また、食品メーカーでは「基準値超え」の自動アラートを導入したことで、オペレーターによる早期発見・報告につながり、重大事故の未然防止を実現しました。

これらの事例は、アナログ業界の多い日本の製造業現場でも、確実に変化が起きつつあることを示しています。

振動異常から読み取るトラブル原因とその対策

主要な異常波形とその意味

異常振動には、特徴的な波形や周波数があります。

例えば、以下のように原因特定のヒントがあります。

– 1×回転数(一次成分):アンバランス・曲軸
– 2×回転数:ミスアライメント
– 高周波成分:ベアリング損傷や潤滑不良

FFTや波形診断の経験値が増えるほど、目視点検よりも高度・確実な診断が可能になります。

現場の実践的なトラブル解決のコツ

対策を進める際は「根本原因を必ず突き止める」姿勢が重要です。

単に増し締めや注油だけで終わらせず、一歩踏み込んで「なぜここが振動しているのか?」を探求しましょう。

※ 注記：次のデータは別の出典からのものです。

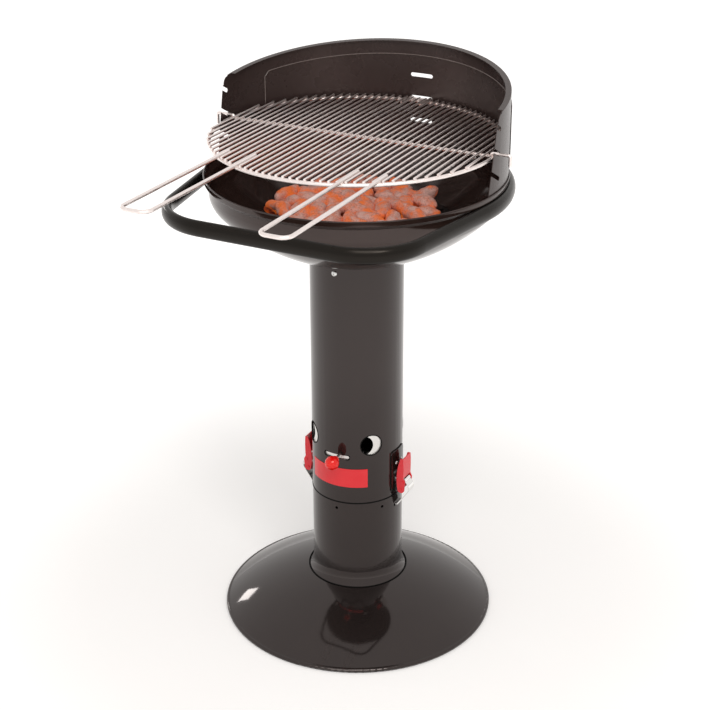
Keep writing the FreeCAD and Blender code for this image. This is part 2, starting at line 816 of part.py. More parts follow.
def handle_loop(inset):
    """The closed tube: a front bar, two bends, two straight sides and a round back."""
    centre, touch = handle_touch()
    corner = handle_section(inset, handle_corner, -90).revolve(
        Vector(0, 0, 0), Vector(0, 0, 1), 90 + touch)
    corner.translate(centre)
    side = handle_section(inset, handle_corner, touch)
    side.translate(centre)
    normal = Vector(math.cos(math.radians(touch)), math.sin(math.radians(touch)), 0)
    run = normal * (handle_radius - handle_corner) - centre
    right = [corner, side.extrude(run)]
    parts = list(right)
    for piece in right:
        parts.append(piece.mirror(Vector(0, 0, 0), Vector(1, 0, 0)))
    bar = handle_section(inset, handle_front, -90)
    bar.translate(Vector(-handle_corner_side, 0, 0))
    parts.append(bar.extrude(Vector(2 * handle_corner_side, 0, 0)))
    back = handle_section(inset, handle_radius, touch)
    parts.append(back.revolve(Vector(0, 0, 0), Vector(0, 0, 1), 180 - 2 * touch))
    loop = joined(parts)
    loop.translate(Vector(0, 0, handle_level))
    return loop


def ring_handle():
    """The bent oval tube round the bowl, with a straight grip bar in front."""
    tube = handle_loop(0).cut(handle_loop(handle_wall))
    return without(tube, rim_screw_holes())


def rim_screws():
    """Button-head screws inside the bowl: they hold the handle and the windscreen tabs."""
    screws = []
    seat = bowl_wall_radius - sheet - fit - screen_sheet - 0.1
    for angle in rim_screw_angles:
        head = round_head(5.3, 3.3, on_wall(seat, angle, handle_level), outward(angle) * -1)
        shank = radial_rod(rim_screw_size / 2, seat - 0.5, handle_radius + 3, handle_level, angle)
        screws.append(joined([head, shank]))
    return Part.makeCompound(screws)


def screen_top(y):
    return column_top + screen_side_top + screen_lean * y


def lean_cut(drop):
    """Everything above the leaning plane of the rim, lowered by a drop."""
    low = screen_top(-300) - drop
    high = screen_top(300) - drop
    top = column_top + 600
    edges = Part.makePolygon([Vector(-300, -300, low), Vector(-300, 300, high),
                              Vector(-300, 300, top), Vector(-300, -300, top),
                              Vector(-300, -300, low)])
    return Part.Face(edges).extrude(Vector(600, 0, 0))


def edge_y(level):
    return screen_edge_mid - screen_edge_slope * (cross_level - level)


def front_cut():
    """Everything in front of the leaning front edges of the windscreen."""
    low = screen_foot - screen_tab_drop - 40
    high = column_top + 600
    edges = Part.makePolygon([Vector(-300, -400, low), Vector(-300, edge_y(low), low),
                              Vector(-300, edge_y(high), high), Vector(-300, -400, high),
                              Vector(-300, -400, low)])
    return Part.Face(edges).extrude(Vector(600, 0, 0))


def corner_cut():
    """Rounds the upper front corners of the windscreen."""
    level = screen_top(edge_y(screen_top(0)))
    y = edge_y(level)
    block = box((-300, y - 30, level - screen_corner), (300, y + screen_corner, level + 30))
    arc = rod(screen_corner, (-301, y + screen_corner, level - screen_corner),
              (301, y + screen_corner, level - screen_corner))
    return block.cut(arc)


def notch(level):
    """A sloping slot, open at both front edges of the windscreen, for the cross wire."""
    turn = math.radians(notch_slope)
    radius = notch_half
    level += notch_half - cross_wire - fit
    length = 60
    forward = Vector(0, -math.cos(turn), math.sin(turn))
    end = Vector(0, notch_back, level)
    normal = Vector(0, math.sin(turn), math.cos(turn)) * radius
    start = Vector(-300, 0, 0)
    corners = [end + normal + start, end + forward * length + normal + start,
               end + forward * length - normal + start, end - normal + start, end + normal + start]
    slot = Part.Face(Part.makePolygon(corners)).extrude(Vector(600, 0, 0))
    return slot.fuse(rod(radius, (-300, notch_back, level), (300, notch_back, level)))


def rear_slot(level):
    """A level slot at the back for the tongue of the grid."""
    half = rear_slot_height / 2
    side = slot_width / 2 - half
    middle = box((-side, 180, level - half), (side, 260, level + half))
    ends = [middle]
    for way in (side, -side):
        ends.append(rod(half, (way, 180, level), (way, 260, level)))
    return joined(ends)


def grid_levels():
    levels = []
    for step in (1, 0, -1):
        levels.append(cross_level + step * level_pitch)
    return levels


def screen_tab(angle):
    """A tab that steps in below the shoulder of the bowl and follows its wall, with a screw hole."""
    outer = screen_radius
    inner = bowl_wall_radius - sheet - fit
    middle = bowl_line()[0]
    reach = inner - middle[0]
    turn = math.asin((wall_foot_level - screen_foot + screen_tab_drop) / reach)

    def curve(radius, angle):
        return (middle[0] + radius * math.cos(angle), middle[1] - radius * math.sin(angle))

    face = outline((outer, screen_foot + 3), (outer, screen_foot + 0.9),
                   (inner, shoulder_level + 0.2), (inner, wall_foot_level),
                   (curve(reach, turn / 2), curve(reach, turn)), curve(reach - screen_sheet, turn),
                   (curve(reach - screen_sheet, turn / 2), (inner - screen_sheet, wall_foot_level)),
                   (inner - screen_sheet, shoulder_level + 0.7),
                   (outer - screen_sheet, screen_foot + 1.5), (outer - screen_sheet, screen_foot + 3))
    sweep = math.degrees(screen_tab_width / inner)
    tab = face.revolve(Vector(0, 0, 0), Vector(0, 0, 1), sweep)
    tab.rotate(Vector(0, 0, 0), Vector(0, 0, 1), -90 - sweep / 2 + angle)
    return tab


def panel_field(spread):
    """The space of the pressed panel, widened by a spread on every side."""
    high = screen_top(260)
    front = screen_radius * math.sin(math.radians(panel_angle - 90))
    field = box((-300, front - spread, rim_level + 12 - spread), (300, 300, high + 50))
    return field.cut(lean_cut(panel_margin - spread))


def windscreen():
    """A half round screen: a pressed panel, a folded lip, three notches each side, slots behind."""
    high = screen_top(260)
    wall = ring(screen_radius, screen_inner, screen_foot + 1.2, high).cut(panel_field(0))
    panel = ring(screen_radius + panel_press, screen_inner + panel_press, rim_level, high)
    step = ring(screen_radius + panel_press, screen_inner, rim_level, high)
    step = step.common(panel_field(panel_step)).cut(panel_field(0))
    panel = panel.common(panel_field(0))
    lip = ring(screen_radius, screen_radius - screen_lip, screen_foot + 40, high)
    lip = lip.cut(lean_cut(0)).common(lean_cut(screen_sheet))
    lip = lip.common(box((-300, edge_y(high) + screen_corner, 0), (300, 300, high + 50)))
    wall = without(wall.cut(lean_cut(0)), [front_cut(), corner_cut()])
    tabs = []
    for angle in rim_screw_angles:
        tabs.append(screen_tab(angle))
    body = joined([wall, panel, step, lip] + tabs)
    cutters = rim_screw_holes()
    for level in grid_levels():
        cutters.append(notch(level))
        cutters.append(rear_slot(level - rear_slot_drop))
    return without(body, cutters)


def grid_ring():
    """The welded round rod that carries the bars of the cooking grid."""
    return Part.makeTorus(ring_middle, ring_wire, Vector(0, 0, ring_level))


def grid_bars():
    """Thirty-nine parallel bars that lie on the ring, each as long as its chord."""
    bars = []
    for step in range(bar_count):
        x = (step - (bar_count - 1) / 2) * bar_pitch
        half = math.sqrt((ring_outer - 1) ** 2 - x * x)
        bars.append(rod(bar_wire, (x, -half, bar_level), (x, half, bar_level)))
    return Part.makeCompound(bars)


def grid_cross_wire():
    """The wire under the bars that rests in the notches, stepped over the ring at its ends."""
    last_bar = (bar_count - 1) / 2 * bar_pitch + bar_wire
    under = ring_top - cross_wire
    over = ring_top + cross_wire
    out = screen_radius + cross_overhang
    points = []
    for way in (-1, 1):
        side = [Vector(way * (last_bar + 1.5), notch_back, under),
                Vector(way * (last_bar + 6.0), notch_back, over),
                Vector(way * out, notch_back, over),
                Vector(way * out, notch_back, over - cross_drop)]
        if way < 0:
            side.reverse()
        points += side
    return bent_wire(cross_wire, points, cross_bend)


def grid_loop(way):
    """A wire handle: two legs between bars and a grip bar that stands out in front."""
    inner = way * loop_inner_gap * bar_pitch
    outer = inner + way * loop_gap_bars * bar_pitch
    level = ring_top + loop_wire
    points = [Vector(inner, -loop_inside, level), Vector(inner, -loop_reach, level),
              Vector(outer, -loop_reach, level), Vector(outer, -loop_inside, level)]
    return bent_wire(loop_wire, points, loop_bend)


def grid_tongue():
    """The bent wire at the back of the grid that hooks into a slot of the windscreen."""
    side = 1.5 * bar_pitch
    start = tongue_bend - 40
    reach = tongue_reach + 2.0
    level = tongue_level
    parts = []
    low = Vector(0, tongue_bend + reach * math.cos(tongue_turn),
                 level - reach * math.sin(tongue_turn))
    for way in (1, -1):
        parts.append(rod(bar_wire, (way * side, start, level), (way * side, tongue_bend, level)))
        parts.append(Part.makeSphere(bar_wire, Vector(way * side, tongue_bend, level)))
        parts.append(rod(bar_wire, (way * side, tongue_bend, level), (way * side, low.y, low.z)))
        parts.append(Part.makeSphere(bar_wire, Vector(way * side, low.y, low.z)))
    parts.append(rod(bar_wire, (-side, low.y, low.z), (side, low.y, low.z)))
    return joined(parts)


def fire_grate():
    """The loose slotted plate at the bottom of the bowl that the charcoal lies on."""
    low = inside_level(grate_radius) + fit
    plate = Part.makeCylinder(grate_radius, grate_sheet, Vector(0, 0, low))
    cutters = []
    for count, inner, outer in ((6, 14, 46), (12, 58, 98), (20, 110, 152)):
        for step in range(count):
            start = rod(4, (inner, 0, low - 1), (inner, 0, low + 5))
            end = rod(4, (outer, 0, low - 1), (outer, 0, low + 5))
            middle = box((inner, -4, low - 1), (outer, 4, low + 5))
            cutters.append(turned(joined([start, end, middle]), 360 * step / count))
    return without(plate, cutters)


def coal_lump(size, seed):
    """A rough lump: a block with its corners struck off, tilted and turned by its seed."""
    lump = box((-size, -0.8 * size, -0.65 * size), (size, 0.8 * size, 0.65 * size))
    for step in range(8):
        way = Vector((-1) ** step, (-1) ** (step // 2), (-1) ** (step // 4)).normalize()
        depth = size * (1.05 + 0.12 * math.sin(seed * 3.7 + step * 2.1))
        lump = lump.cut(Part.makeCylinder(3 * size, 2 * size, way * depth, way))
    lump.rotate(Vector(0, 0, 0), Vector(1, 0, 0), 25 * math.sin(seed * 1.3))
    lump.rotate(Vector(0, 0, 0), Vector(0, 0, 1), seed * 67.0)
    return lump


def charcoal():
    """A bed of glowing lumps, fused where they touch and cut flat on the fire grate."""
    low = inside_level(grate_radius) + fit + grate_sheet + fit
    lumps = []
    for step in range(coal_count):
        share = (step + 0.5) / coal_count
        radius = coal_radius * math.sqrt(share)
        angle = math.radians(step * 137.508)
        rise = coal_core + 2.5 * math.sin(step * 2.3) - 8 * share ** 6
        lump = coal_lump(coal_size * (1 + 0.18 * math.sin(step * 1.9)), step)
        lump.translate(Vector(radius * math.cos(angle), radius * math.sin(angle), low + rise))
        lumps.append(lump)
    core = Part.makeCone(coal_radius, coal_radius - 12, coal_core, Vector(0, 0, low))
    bed = joined([core] + lumps)
    return bed.cut(box((-300, -300, low - 100), (300, 300, low)))


def save(name, shape):
    shape.exportStep("parts/" + name + ".step")


def main():
    os.makedirs("parts", exist_ok=True)
    save("base_plate", base_plate())
    save("ash_pot", ash_pot())
    save("pot_bolts", pot_bolts())
    save("pot_nuts", pot_nuts())
    save("column_tube", column_tube())
    save("joint_collar", joint_collar())
    save("damper_ring", damper_ring())
    save("damper_stem", damper_stem())
    save("damper_knob", damper_knob())
    save("bracket_rivets", bracket_rivets())
    for word, side in (("right", 90), ("left", -90)):
        save("latch_bracket_" + word, latch_bracket(side))
        save("latch_lever_" + word, latch_lever(side))
        save("latch_hook_" + word, latch_hook(side))
        save("lever_pin_" + word, latch_pin(lever_pivot, side))
        save("hook_pin_" + word, latch_pin(hook_pivot, side))
    save("bowl", bowl())
    save("bowl_neck", bowl_neck())
    save("neck_screws", neck_screws())
    save("neck_nuts", neck_nuts())
    save("floor_bolts", floor_bolts())
    save("floor_nuts", floor_nuts())
    save("ring_handle", ring_handle())
    save("rim_screws", rim_screws())
    save("windscreen", windscreen())
    save("grid_ring", grid_ring())
    save("grid_bars", grid_bars())
    save("grid_cross_wire", grid_cross_wire())
    save("grid_loop_right", grid_loop(1))
    save("grid_loop_left", grid_loop(-1))
    save("grid_tongue", grid_tongue())
    save("fire_grate", fire_grate())
    save("charcoal", charcoal())


main()
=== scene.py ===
"""A charcoal barbecue on a round pedestal, put together piece by piece from the floor up.

Everything is in metres, +Z up, and -Y is the front, where the air knob and the wire handles are.
Angles round the column are measured from the front towards +X.
"""
import math

import bmesh
import bpy
from mathutils import Matrix, Vector


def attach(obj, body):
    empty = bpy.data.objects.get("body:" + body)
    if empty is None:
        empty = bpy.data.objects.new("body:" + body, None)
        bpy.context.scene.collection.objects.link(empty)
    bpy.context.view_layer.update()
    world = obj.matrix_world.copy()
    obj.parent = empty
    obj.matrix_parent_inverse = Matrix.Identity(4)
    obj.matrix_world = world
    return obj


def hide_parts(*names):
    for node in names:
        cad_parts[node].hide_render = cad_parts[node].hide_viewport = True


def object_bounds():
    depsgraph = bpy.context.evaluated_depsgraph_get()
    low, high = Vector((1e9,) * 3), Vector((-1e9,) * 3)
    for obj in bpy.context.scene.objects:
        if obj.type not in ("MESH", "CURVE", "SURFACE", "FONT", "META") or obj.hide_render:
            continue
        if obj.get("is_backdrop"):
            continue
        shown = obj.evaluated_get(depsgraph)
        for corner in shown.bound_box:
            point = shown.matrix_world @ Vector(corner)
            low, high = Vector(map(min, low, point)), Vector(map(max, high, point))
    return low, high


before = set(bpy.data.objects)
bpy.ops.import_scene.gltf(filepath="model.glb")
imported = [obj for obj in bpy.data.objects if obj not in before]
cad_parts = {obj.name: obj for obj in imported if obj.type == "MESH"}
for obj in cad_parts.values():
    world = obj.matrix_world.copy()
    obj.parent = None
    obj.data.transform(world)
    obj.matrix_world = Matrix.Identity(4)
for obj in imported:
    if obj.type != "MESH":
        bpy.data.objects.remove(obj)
cad_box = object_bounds()
scene = bpy.context.scene


# Camera. The barbecue was seen from its front right, from a little above the windscreen and with a
# long lens, so that its upright lines stay nearly parallel.
camera_place = (1.0793, -2.0841, 1.5463)
camera_azimuth = 27.2
camera_pitch = 24.83
camera_roll = -0.133
camera_data = bpy.data.cameras.new("camera")
camera_data.sensor_width = 36.0
camera_data.lens = 81.06
camera_data.shift_x = -0.0093
camera = bpy.data.objects.new("camera", camera_data)
camera.matrix_world = (
    Matrix.Translation(camera_place)
    @ Matrix.Rotation(math.radians(camera_azimuth), 4, "Z")
    @ Matrix.Rotation(math.radians(90 - camera_pitch), 4, "X")
    @ Matrix.Rotation(math.radians(camera_roll), 4, "Z"))
scene.collection.objects.link(camera)
scene.camera = camera
scene.view_settings.view_transform = "Standard"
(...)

例えば、バイヤーが納入機器の高振動を経験した場合、サプライヤーへ再調整依頼だけでなく、組立工程や搬送工程でのバランス変化、出荷前検査体制などにも着眼するべきです。

ラテラルシンキングで現場を変える

振動問題は、ともすれば「想定内」「以前からの傾向」と見逃されがちです。

しかし「他工場でどのような事例があるのか」「他業種ではどんな対策が進んでいるのか」といったラテラルシンキングを用いることで、新たなヒントが見つかるケースは多いです。

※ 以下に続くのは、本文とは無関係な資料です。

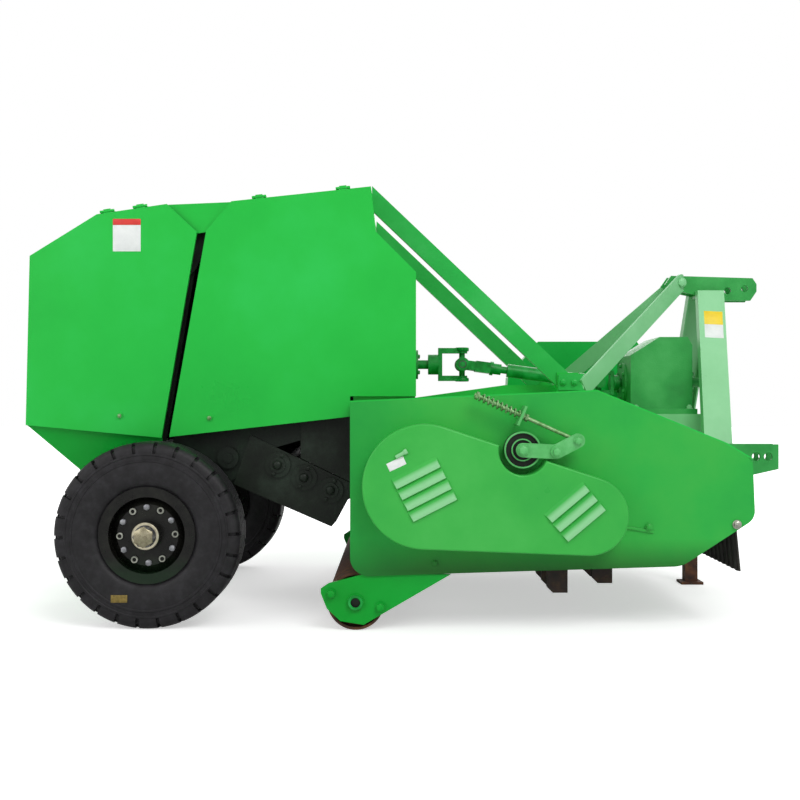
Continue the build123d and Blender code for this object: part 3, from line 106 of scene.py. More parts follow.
def finish_material(
    name, tones, patch, grain, depth, roughness, metallic=0.0, sheen=0.5, swing=0.1, fades=()
):
    """A surface with broad colour drift, a fine bump and a varying roughness.

    tones are its main, darker and lighter sRGB hex; patch and grain are the sizes in metres of the drift
    and of the bump, and depth is the bump's height.  sheen is the level of its reflection.  Each of fades
    is an axis, where it starts and ends in metres, its greatest share and its colour.
    """
    made, tree, shader, place = new_material(name)
    main, low, high = tones
    drift = add_node(
        tree, "ShaderNodeTexNoise", {"Scale": 1 / patch, "Detail": 5.0, "Roughness": 0.6}, {"Vector": place}
    )
    ramp = add_node(tree, "ShaderNodeValToRGB", links={"Fac": drift.outputs["Fac"]})
    ramp.color_ramp.elements[0].position = DARK_END
    ramp.color_ramp.elements[0].color = linear(low)
    ramp.color_ramp.elements[1].position = LIGHT_END
    ramp.color_ramp.elements[1].color = linear(high)
    middle = ramp.color_ramp.elements.new(0.5)
    middle.color = linear(main)
    colour = ramp.outputs["Color"]
    for axis, start, end, most, tint in fades:
        span = fade(tree, place, axis, start, end)
        share = add_node(tree, "ShaderNodeMath", {"operation": "MULTIPLY"})
        tree.links.new(span, share.inputs[0])
        share.inputs[1].default_value = most
        colour = mix_colours(tree, share.outputs[0], colour, tint)
    tree.links.new(colour, shader.inputs["Base Color"])
    fine = add_node(tree, "ShaderNodeTexNoise", {"Scale": 1 / grain, "Detail": 3.0}, {"Vector": place})
    bump = add_node(
        tree, "ShaderNodeBump", {"Strength": 1.0, "Distance": depth}, {"Height": fine.outputs["Fac"]}
    )
    tree.links.new(bump.outputs["Normal"], shader.inputs["Normal"])
    spread = add_node(
        tree, "ShaderNodeMapRange",
        {"To Min": max(roughness - swing, LEAST_ROUGH), "To Max": roughness + swing},
        {"Value": drift.outputs["Fac"]},
    )
    tree.links.new(spread.outputs["Result"], shader.inputs["Roughness"])
    shader.inputs["Metallic"].default_value = metallic
    shader.inputs["Specular IOR Level"].default_value = sheen
    FINISH[name] = made


# Sprayed enamel over folded steel sheet: bright, with broad drift from panel to panel.  The values are
# the tones, then the patch, the grain and the bump's depth in metres, and the roughness.
finish_material("panel_enamel", ("#22BC42", "#1CB33D", "#2CC552"), 0.60, 0.012, 0.0002, 0.30, sheen=0.22)
finish_material("skirt_enamel", ("#0CA433", "#089A2C", "#14AE3B"), 0.40, 0.012, 0.0002, 0.34, sheen=0.2)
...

現場に新しい風を吹かせるためには、他社事例のベンチマークや、異分野の知識の取り入れが不可欠です。

バイヤーとサプライヤー双方が知っておくべき振動リスク管理

バイヤー視点での管理ポイント

バイヤーは、納入機器に求める最低限の振動基準を明示し、据付後のアフターサービス(再バランスやメンテナンス体制)を必ずチェックするべきです。

また、ベンダーとの長期的な協力関係を築くうえでも、「振動史」を共通言語としてデータ蓄積・情報共有することが競合優位性となります。

サプライヤー視点での提案力

サプライヤーは、単なる「製品納入者」から「生産安定化のパートナー」へステップアップするために、現場検証や振動データの見える化サービスを積極提案することが重要です。

さらに自社内でも、「出荷前の振動測定」「搬送・設置時の振動評価」など、現場実装型の品質保証プロセスを強化しましょう。

これが他社との差別化、長期受注への布石となります。

まとめ:振動を制すれば、製造業はもっと強くなる

振動管理の徹底は、製造現場に安定と品質、そして持続的競争力をもたらします。

「見える化」「数値化」「定着化」の三原則を武器に、バイヤーもサプライヤーも“共通言語”として振動管理ノウハウを高めていくことが、今後ますます重要になるでしょう。

昭和の現場力にデジタルの知恵を加え、現代型の振動マネジメントを推進することで、製造業の地平線を切り拓いていきましょう。